I wanted to have people over, so I would wear myself out cleaning up. I was crabby and demanding of my children – once I even locked them out of the house until the kitchen floor dried after I had mopped it. They have NEVER forgotten this and enjoy seeing my discomfort as they tell people I used to lock them out of the house. To set the record straight – I did that ONE time!

I am not a natural cook – it is an effort for me to make tasty meals. Yet I thought I had to make everything from scratch if I was having guests.

I also gauged my “success” as a mother by my children’s performance. This was partly because as a former teacher, I measured my success as a teacher by how well my students learned.
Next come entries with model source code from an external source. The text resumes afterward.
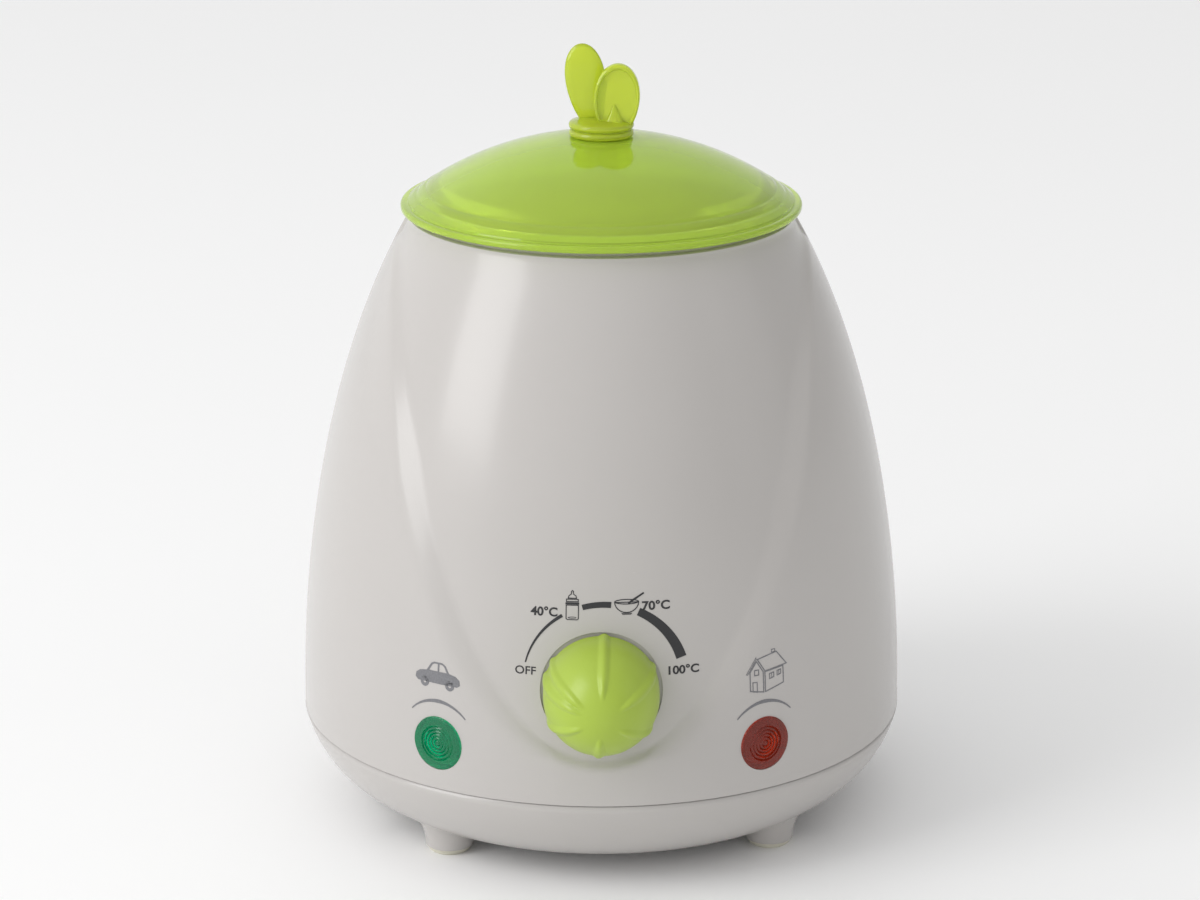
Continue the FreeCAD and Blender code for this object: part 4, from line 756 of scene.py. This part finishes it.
class WARMER_OT_lenses(bpy.types.Operator):
    """Green and red indicator lenses with moulded rings, and the clips behind them"""

    bl_idname = "warmer.lenses"
    bl_label = "Indicator lenses"

    def execute(self, context):
        sizes = context.scene.warmer.lens
        face = shell_radius(context.scene.warmer.shell, sizes.height)
        back = face - 5.5 * MM
        rings_out = 4.0 * MM
        profile = [(0.0, 3.9 * MM), (5.1 * MM, 3.9 * MM), (5.1 * MM, 0.0)]
        profile += [(7.6 * MM, 0.0), (7.6 * MM, 1.2 * MM)]
        profile += [(sizes.radius, 1.2 * MM), (sizes.radius, 5.25 * MM)]
        profile += arc((sizes.radius - 0.25 * MM, 5.25 * MM), 0.25 * MM, 15.0, 80.0, 4)
        profile += [(sizes.radius - 1.2 * MM, 5.6 * MM), (rings_out + 0.2 * MM, 5.68 * MM)]
        count = int(rings_out / sizes.ring_pitch)
        for k in range(count):
            outer = rings_out - k * sizes.ring_pitch
            profile += [(outer, (5.68 * MM) - sizes.ring_depth), (outer - sizes.ring_pitch * 0.5, 5.70 * MM)]
            profile += [(outer - sizes.ring_pitch * 0.8, 5.70 * MM)]
        profile += [(0.0, 5.66 * MM)]
        for name, side, slot in (("lens_left", -1, "lens_green"), ("lens_right", 1, "lens_red")):
            where = outward(side * math.degrees(sizes.turn), back, sizes.height)
            lens = turned(name, profile, ((360.0, 96),))
            settle(lens, where)
            smooth(lens, 30.0)
            put(lens, "housing", slot, FINISHES[slot], slot)
            clip = self.clip(name + "_clip")
            settle(clip, where)
            put(clip, "housing", "black_plastic", FINISHES["black_plastic"])
        return {"FINISHED"}

    def clip(self, name):
        """Two upright spring bars behind a lens."""
        bars = []
        for side in (-1, 1):
            bar = block(name, (side * 4.0 * MM - 0.7 * MM, -2.7 * MM, 0.4 * MM),
                        (side * 4.0 * MM + 0.7 * MM, 2.7 * MM, 3.7 * MM))
            modify(bar, "BEVEL", width=0.2 * MM, segments=2, limit_method="NONE")
            bars.append(smooth(bar))
        return join(*bars)


def lid_profile(sizes):
    """Outline of the domed lid with its stepped rim and its spigot."""
    hole = 3.85 * MM
    foot = sizes.seat + 2.1 * MM
    rise = sizes.top - foot
    ball = (sizes.step ** 2 + rise ** 2) / (2.0 * rise)
    centre = sizes.top - ball
    lean = math.degrees(math.asin(sizes.step / ball))
    start = math.degrees(math.asin(hole / ball))
    outside = arc((0.0, centre), ball, 90.0 - start, 90.0 - lean, 130)
    made = []
    for r, z in outside:
        near = min(abs(sizes.step - inward * MM - r) for inward in (1.9, 4.0)) / (0.6 * MM)
        made.append((r, z - 0.2 * MM * ease(1.0 - near)))
    shelf = sizes.seat + 1.6 * MM
    made += [(sizes.step + 0.1 * MM, shelf + 0.15 * MM), (sizes.step + 0.25 * MM, shelf)]
    made += arc((sizes.rim - 0.7 * MM, shelf - 0.7 * MM), 0.7 * MM, 90.0, 0.0, 5)
    made += arc((sizes.rim - 0.5 * MM, sizes.seat + 0.5 * MM), 0.5 * MM, 0.0, -90.0, 4)
    made += [(sizes.spigot + 0.3 * MM, sizes.seat), (sizes.spigot, sizes.seat - 0.3 * MM)]
    low = sizes.seat - 4.0 * MM
    made += arc((sizes.spigot - 0.5 * MM, low + 0.5 * MM), 0.5 * MM, 0.0, -90.0, 3)
    root = sizes.spigot - 1.6 * MM
    made += [(root, low), (root, sizes.seat + 1.0 * MM)]
    inner = ball - sizes.wall
    lean = math.degrees(math.asin(root / inner))
    start = math.degrees(math.asin(hole / inner))
    made += arc((0.0, centre), inner, 90.0 - lean, 90.0 - start, 40)
    return made


class WARMER_OT_lining(bpy.types.Operator):
    """Smooth lining on the wall of the bottle chamber"""

    bl_idname = "warmer.lining"
    bl_label = "Chamber lining"

    def execute(self, context):
        sizes = context.scene.warmer.chamber
        wide, narrow, film = sizes.mouth - sizes.gap, sizes.foot - sizes.gap, sizes.film
        wall = [(wide, sizes.top), (narrow, sizes.floor)]
        wall += [(narrow - film, sizes.floor), (wide - film, sizes.top)]
        lining = turned("chamber_lining", wall, ((360.0, 256),), closed=True)
        smooth(lining)
        put(lining, "housing", "white_inner", FINISHES["white_inner"])
        return {"FINISHED"}


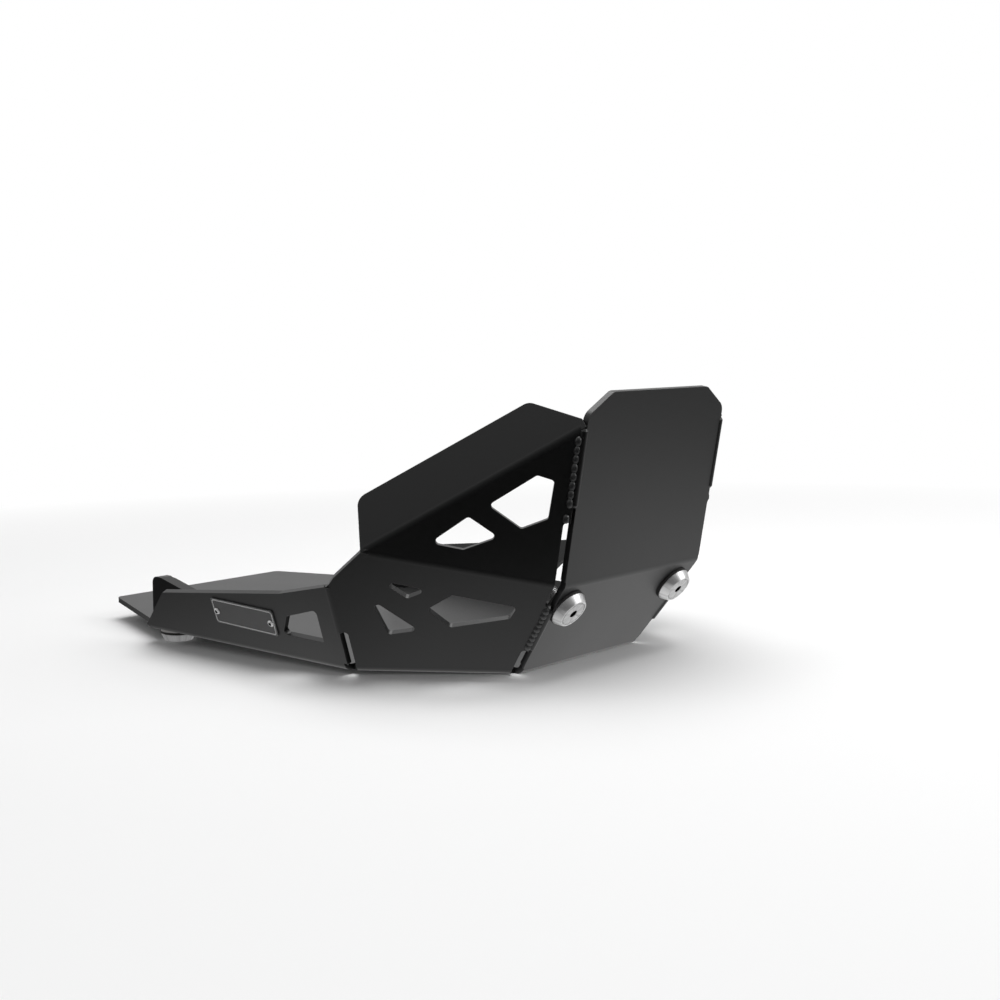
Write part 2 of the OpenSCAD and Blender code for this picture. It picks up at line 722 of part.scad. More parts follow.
// The bracket's side outline as a bar; lowered brings its top down and moves its other edges out
module bracket_bar(y, lowered) {
    back_x = -bracket_back;
    front = back_x + bracket_l;
    top_z = sheet_t + bracket_h;
    drop = (bracket_l - bracket_top_l) * tan(bracket_slope);
    profile = [[back_x, sheet_t], [front, sheet_t], [front, top_z - drop], [back_x + bracket_top_l, top_z],
        [back_x, top_z]];
    translate([0, y + lip_w, 0]) rotate([90, 0, 0]) linear_extrude(lip_w)
        rounded(inset(profile, [-lowered, -lowered, lowered, lowered, -lowered]),
            [0, 0, 0, 0, lowered > 0 ? 0 : bracket_corner_r]);
}

// The badge: its frame lies on the outer face of the right-hand side panel, z away from the panel
module on_badge() {
    on_face(side_face) translate([badge_u, badge_v, 0]) rotate(badge_turn) mirror([0, 0, 1]) children();
}

module rivet_places() {
    for (side = [-1, 1]) translate([side * rivet_spacing / 2, 0, 0]) children();
}

module badge_plate() {
    l = badge_l / 2;
    h = badge_h / 2;
    s = badge_slant / 2;
    color("#2b2d30") on_badge() difference() {
        linear_extrude(badge_t) rounded([[-l + s, -h], [l + s, -h], [l - s, h], [-l - s, h]],
            [badge_r, badge_r, badge_r, badge_r]);
        rivet_places() translate([0, 0, -over]) cylinder(h = badge_t + 2 * over, d = rivet_d + 2 * fit_gap);
    }
}

module badge_rivet(side) {
    color(steel) on_badge() translate([side * rivet_spacing / 2, 0, 0]) {
        translate([0, 0, -sheet_t - rivet_tail_h]) {
            cylinder(h = rivet_tail_h, d = rivet_tail_d);
            cylinder(h = rivet_tail_h + sheet_t + badge_t + rivet_head_h, d = rivet_d);
        }
        translate([0, 0, badge_t]) cylinder(h = rivet_head_h, d1 = rivet_head_d, d2 = rivet_flat_d);
    }
}

module on_right() {
    children();
}

module on_left() {
    mirror([0, 1, 0]) children();
}

module front_screw() {
    at_front_screw() translate([0, 0, rubber_t + cone_h]) socket_screw();
}

module front_cone_washer() {
    at_front_screw() translate([0, 0, rubber_t]) cone_washer();
}

module rear_screw() {
    at_rear_screw() translate([0, 0, disc_t + rubber_t + cone_h]) socket_screw();
}

module rear_cone_washer() {
    at_rear_screw() translate([0, 0, disc_t + rubber_t]) cone_washer();
}

module rear_rubber_ring() {
    color(rubber) at_rear_screw() ring(rubber_d, washer_bore, rubber_t, disc_t);
}

module rear_spacer_disc() {
    color(steel) at_rear_screw() ring(disc_d, washer_bore, disc_t);
}

module rear_nut() {
    translate([0, -rear_screw_y, sheet_t + bracket_t]) lock_nut();
}

skid_plate();
badge_plate();
badge_rivet(-1);  // badge_rivet_front
badge_rivet(1);  // badge_rivet_rear
on_right() front_screw();  // front_screw_right
on_left() front_screw();  // front_screw_left
on_right() front_cone_washer();  // front_cone_washer_right
on_left() front_cone_washer();  // front_cone_washer_left
on_right() at_front_screw() grommet();  // front_grommet_right
on_left() at_front_screw() grommet();  // front_grommet_left
on_right() at_front_screw() sleeve();  // front_sleeve_right
on_left() at_front_screw() sleeve();  // front_sleeve_left
on_right() rear_screw();  // rear_screw_right
on_left() rear_screw();  // rear_screw_left
on_right() rear_cone_washer();  // rear_cone_washer_right
on_left() rear_cone_washer();  // rear_cone_washer_left
on_right() rear_rubber_ring();  // rear_rubber_ring_right
on_left() rear_rubber_ring();  // rear_rubber_ring_left
on_right() rear_spacer_disc();  // rear_spacer_disc_right
on_left() rear_spacer_disc();  // rear_spacer_disc_left
on_right() rear_bracket();  // rear_bracket_right
on_left() rear_bracket();  // rear_bracket_left
on_right() rear_nut();  // rear_nut_right
on_left() rear_nut();  // rear_nut_left
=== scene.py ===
"""Dresses the skid plate: coat, turned washers, threaded screws, nuts, rivets, badge and weld ripples."""
import math

import bpy
from mathutils import Matrix, Vector


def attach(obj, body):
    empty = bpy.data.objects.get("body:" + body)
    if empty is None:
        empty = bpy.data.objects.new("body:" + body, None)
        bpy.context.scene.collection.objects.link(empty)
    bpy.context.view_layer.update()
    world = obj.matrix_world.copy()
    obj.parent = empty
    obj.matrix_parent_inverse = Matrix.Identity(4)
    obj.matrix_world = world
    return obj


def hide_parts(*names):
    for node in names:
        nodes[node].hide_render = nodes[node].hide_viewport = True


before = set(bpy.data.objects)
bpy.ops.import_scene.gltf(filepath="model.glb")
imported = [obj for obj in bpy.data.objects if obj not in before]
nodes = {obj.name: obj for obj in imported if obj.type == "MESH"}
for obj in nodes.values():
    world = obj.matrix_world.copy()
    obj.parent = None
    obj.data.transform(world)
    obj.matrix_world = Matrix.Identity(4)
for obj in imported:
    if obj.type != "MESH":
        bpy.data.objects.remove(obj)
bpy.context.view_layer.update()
MM = 0.001

# Sizes in millimetres and angles in degrees, as in the part's source

# Plate
SHEET_T = 4
FRONT_X, FRONT_W = 291, 127
TAPER_L, SIDE_FRONT_W = 90, 256
SIDE_END, SIDE_REAR_W = 302, 262
LOWER_L, LOWER_ANGLE = 78, 54.5
UPPER_ANGLE, PANEL_W = 80.5, 150
FOLD_U, FOLD_V = 93.5, 98
FLARE = 27.5
# Badge and its rivets
BADGE_L, BADGE_H, BADGE_T, BADGE_SLANT, BADGE_R = 62, 21.5, 1, 4, 1.5
BADGE_U, BADGE_V, BADGE_TURN = 86, 31, 2
RIVET_SPACING, RIVET_HEAD_D, RIVET_HEAD_H = 54.5, 5, 1.2
RIVET_D, RIVET_TAIL_D, RIVET_TAIL_H = 2.4, 4, 1.5
# Screws
HEAD_D, HEAD_RIM, PLAIN_D, PLAIN_L, SCREW_L, THREAD_D = 17.5, 0.5, 7.2, 13, 30, 7.9
SOCKET_AF, SOCKET_DEPTH = 5, 3.2
FRONT_SCREW_Y, FRONT_SCREW_UP, REAR_SCREW_Y = 14.2, 59, 112.5
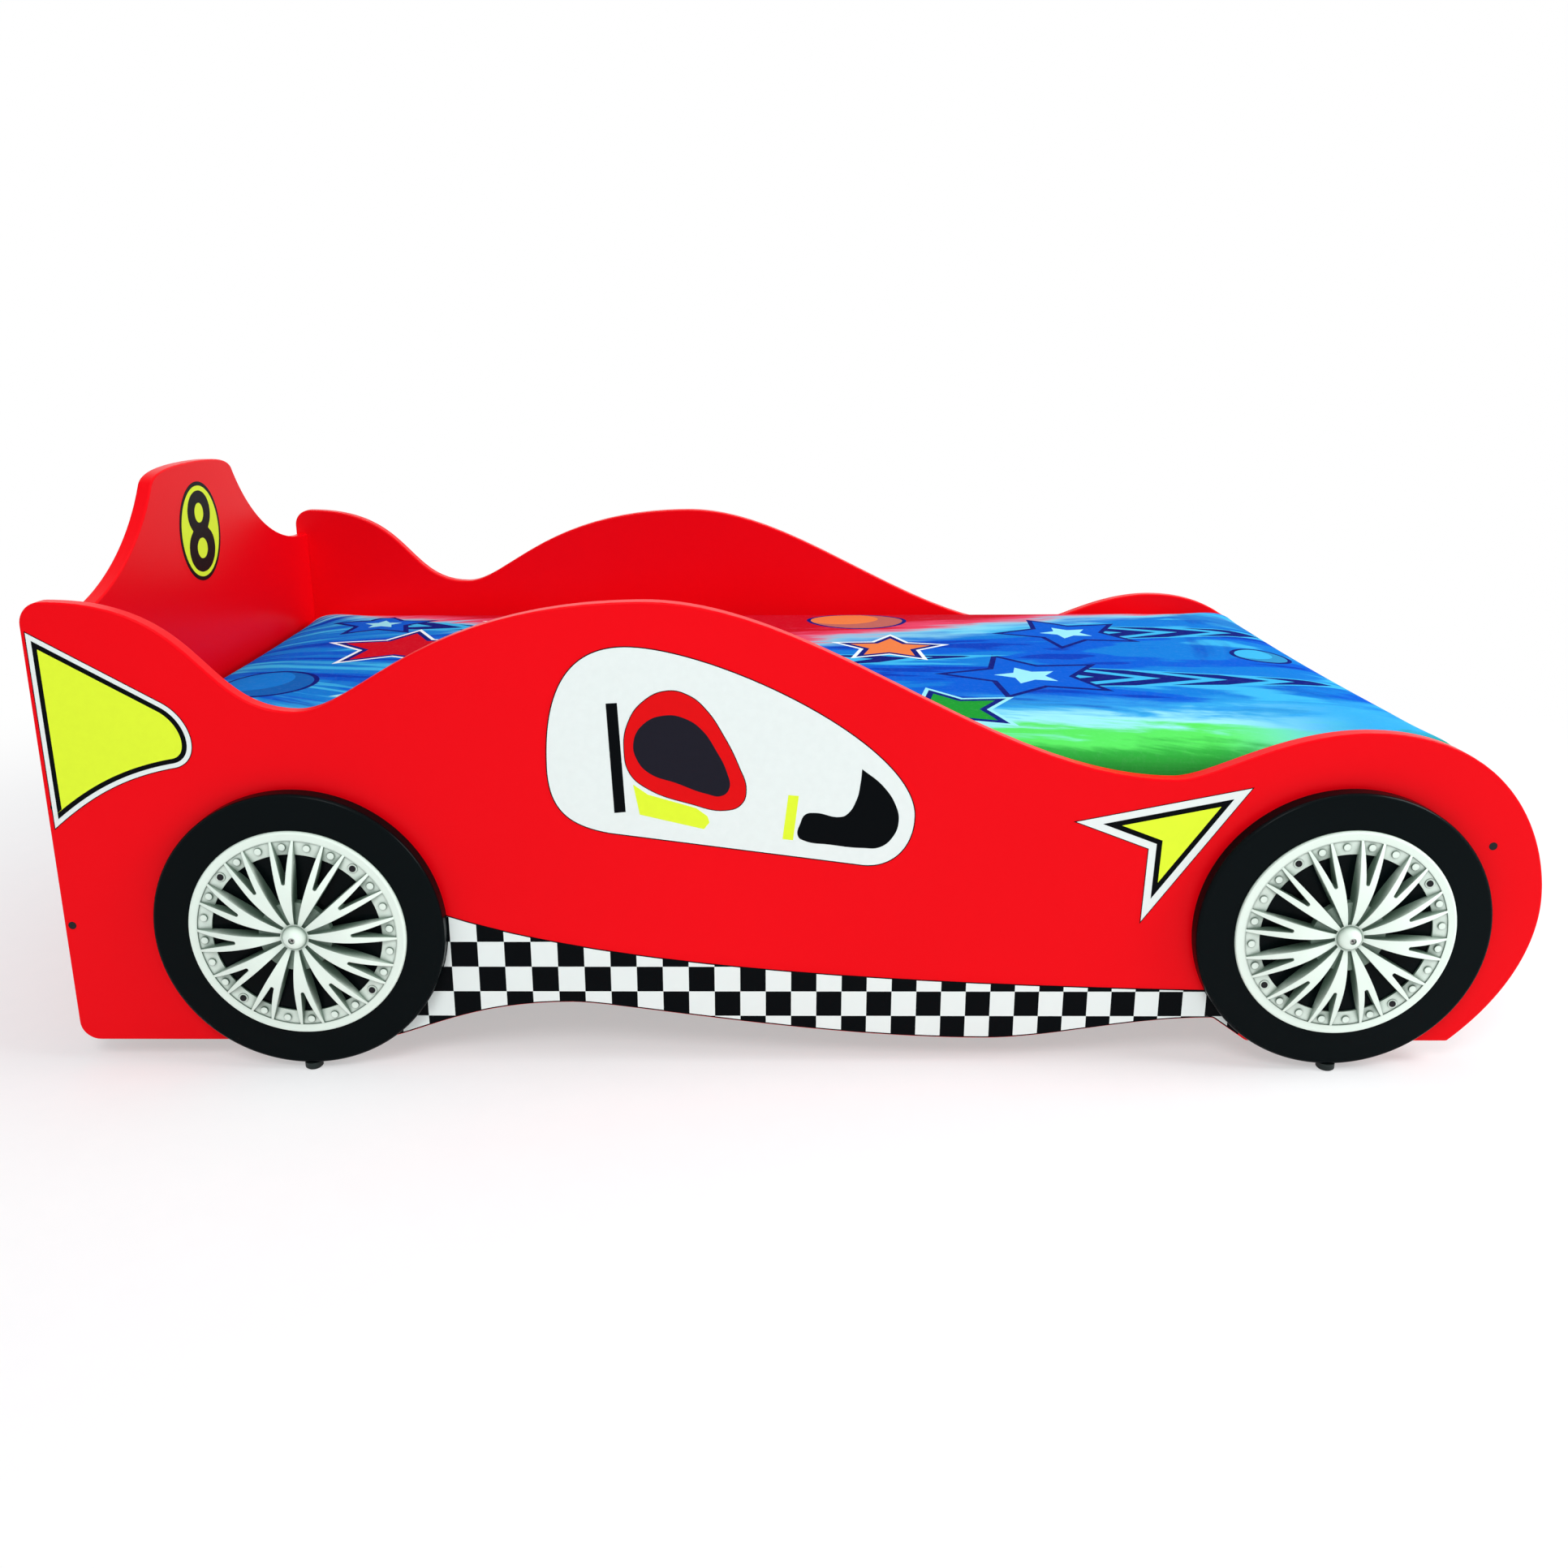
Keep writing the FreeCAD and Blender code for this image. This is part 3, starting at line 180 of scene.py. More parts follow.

I took this same attitude to my efforts in parenting.

Jesus says in John 8:31-32

31 Jesus said to the people who believed in him, “You are truly my disciples if you remain faithful to my teachings. 32 And you will know the truth, and the truth will set you free.”

As God began to teach me His truth, I was set free from those falsehoods that held me in bondage.

* People come to visit people, not the house. Four children make messes.
* I can buy pre-cut salad – no one cares.
* I must admit my weakness so my husband (or friends) know I need help.
* My relationship with God is based on His grace, not my quiet time.
* If I yell at my kids, I ask forgiveness.
* If my children act up at story time – I teach them respectful manners.
* If my children run at Sunday School – I teach them proper behavior.
* When I feel “I’m not doing enough for the Lord”,
I remember that my family IS my ministry.

The TRUTH does set us free from the bondage of quilt and frustration.
As Winnie said – “It feels so good to be free!”